Many women might ask, “Where has this film been all my life?” And men might well ask the same. Such is the curious reader or viewer’s enduring interest in any insightful work that so frankly and uninhibitedly addresses the female sex drive, its mysteries, its contradictions and its complex impulses. The subject never gets old, even if American films have often skittishly avoided it or tiptoed through it lightly.
In this adaptation of Phoebe Gloeckner’s popular and innovative 2002 “hybrid” words-and-pictures novel — which Heller first adapted and starred in onstage in 2010 — the writer-director jumps right into the deep end with Minnie Goetze (Bel Powley), who tells her tape recorder that she just had sex for the first time. More than that — it was with her mother’s boyfriend.
In a fast-moving jumble of images and confessions, Minnie runs through the circumstances and her sexual feelings. Standing naked in front of a mirror, she ponders her breasts, worries that she’s fat and isn’t sure whether she’s pretty or not. In fact, Powley is one of those endlessly watchable performers who can look completely ordinary in one shot and captivating in the next. Her face has sort of Aubrey Plaza-like puffy contours that, similarly, make her look different from various angles and in assorted conditions.

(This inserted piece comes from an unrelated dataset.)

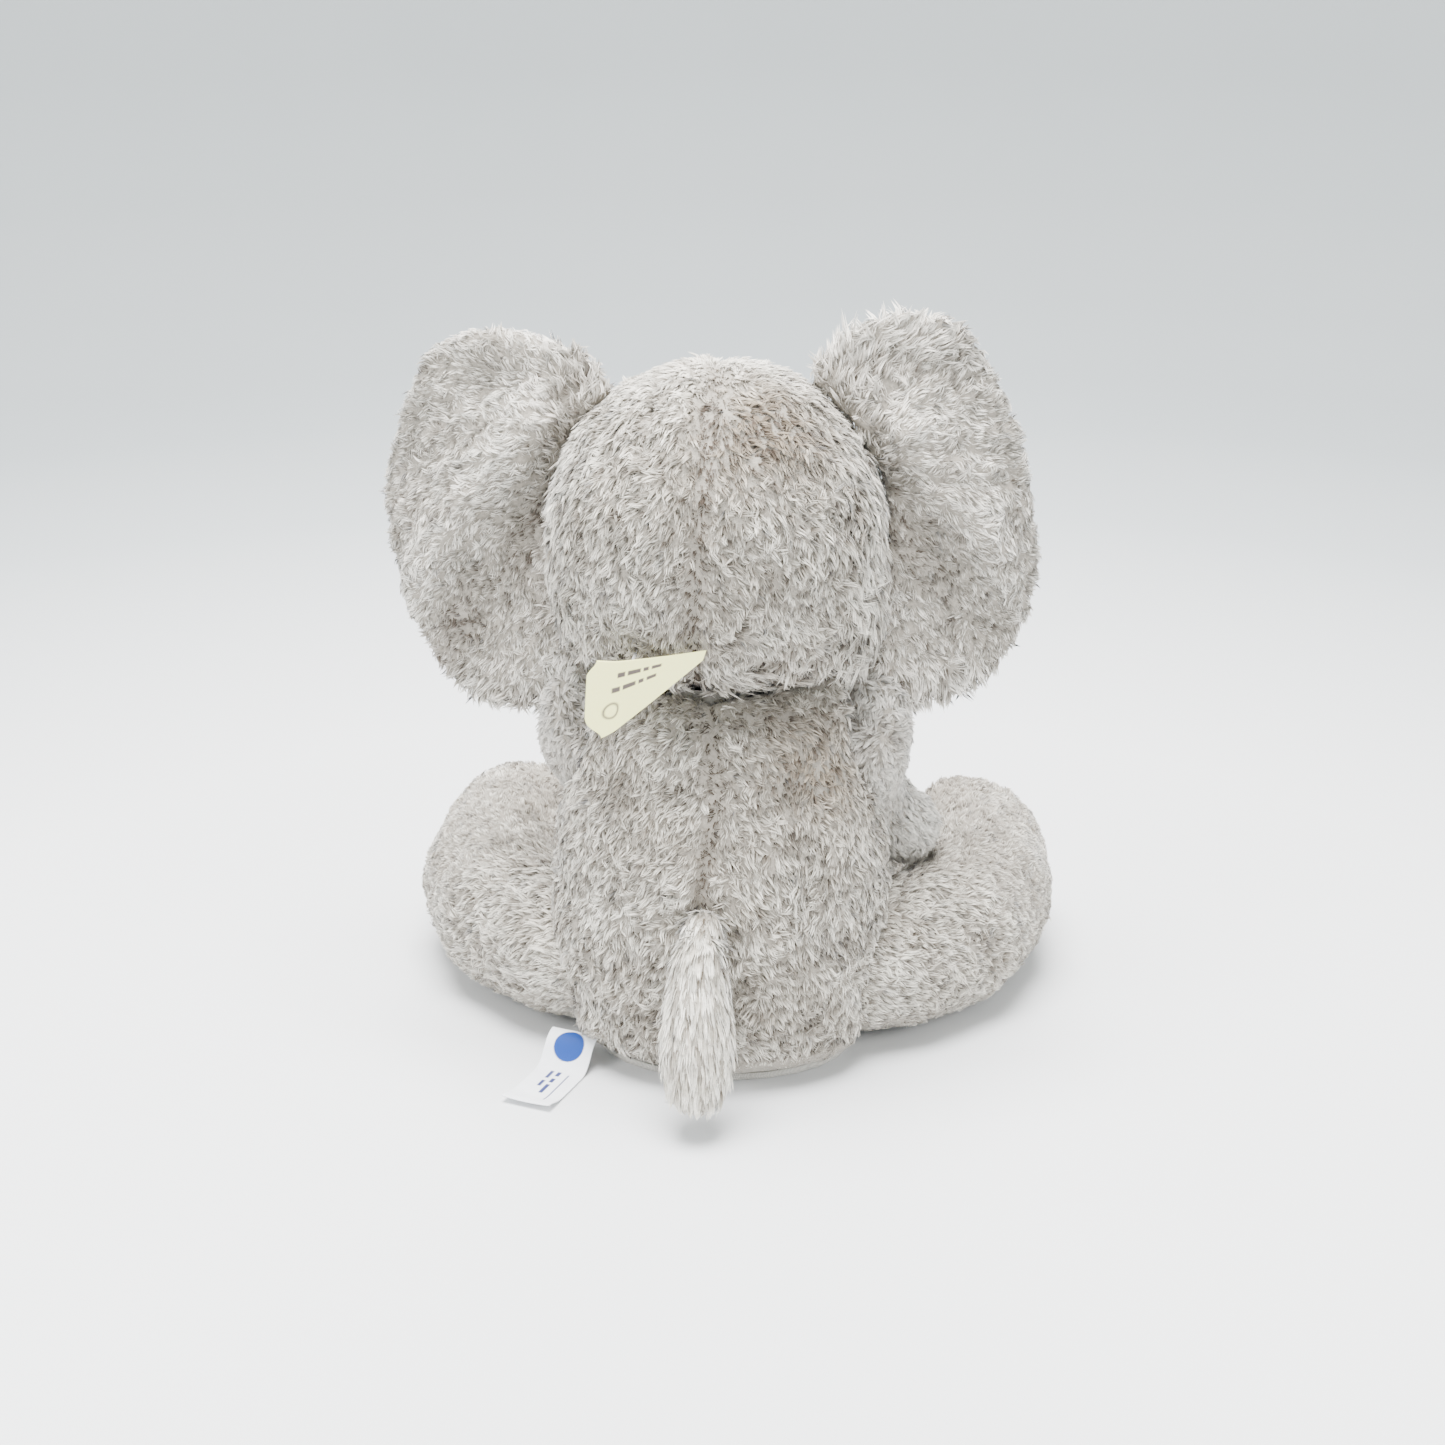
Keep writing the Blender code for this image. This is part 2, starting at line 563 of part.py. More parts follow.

One teenage fear she admits to concerning her plunge into the sexual deep end is that, if she doesn’t take advantage of the opportunity she has now, she may never have another chance. And so starts her secret affair with Monroe (Alexander Skarsgard), the rangy, handsome and ineffectual boyfriend of her mother, Charlotte (Kristen Wiig), a boozy bohemian who, in 1976, still has one foot in the San Francisco hippie lifestyle.
It’s an evocative moment in cultural history, and the film captures it nicely; the revolution may not have happened, but the Patty Hearst kidnapping saga is all over TV, the Castro scene is starting to happen, and psychedelia is about to give way to disco and early manifestations of punk.
The sexual revolution, meanwhile, is raging right at home. Rather laughably confessing that he didn’t imagine Minnie was a virgin until it was too late, Monroe has her over to his place whenever possible and pretty quickly brings her up to speed sexually. Minnie keeps recording her most intimate thoughts and, inspired by the work of Twisted Sister comix illustrator Aline Kominsky (R. Crumb’s future wife), pushes ahead in her drawings, which vividly come to life onscreen as fanciful, sometimes-explicit animation that adorns the images.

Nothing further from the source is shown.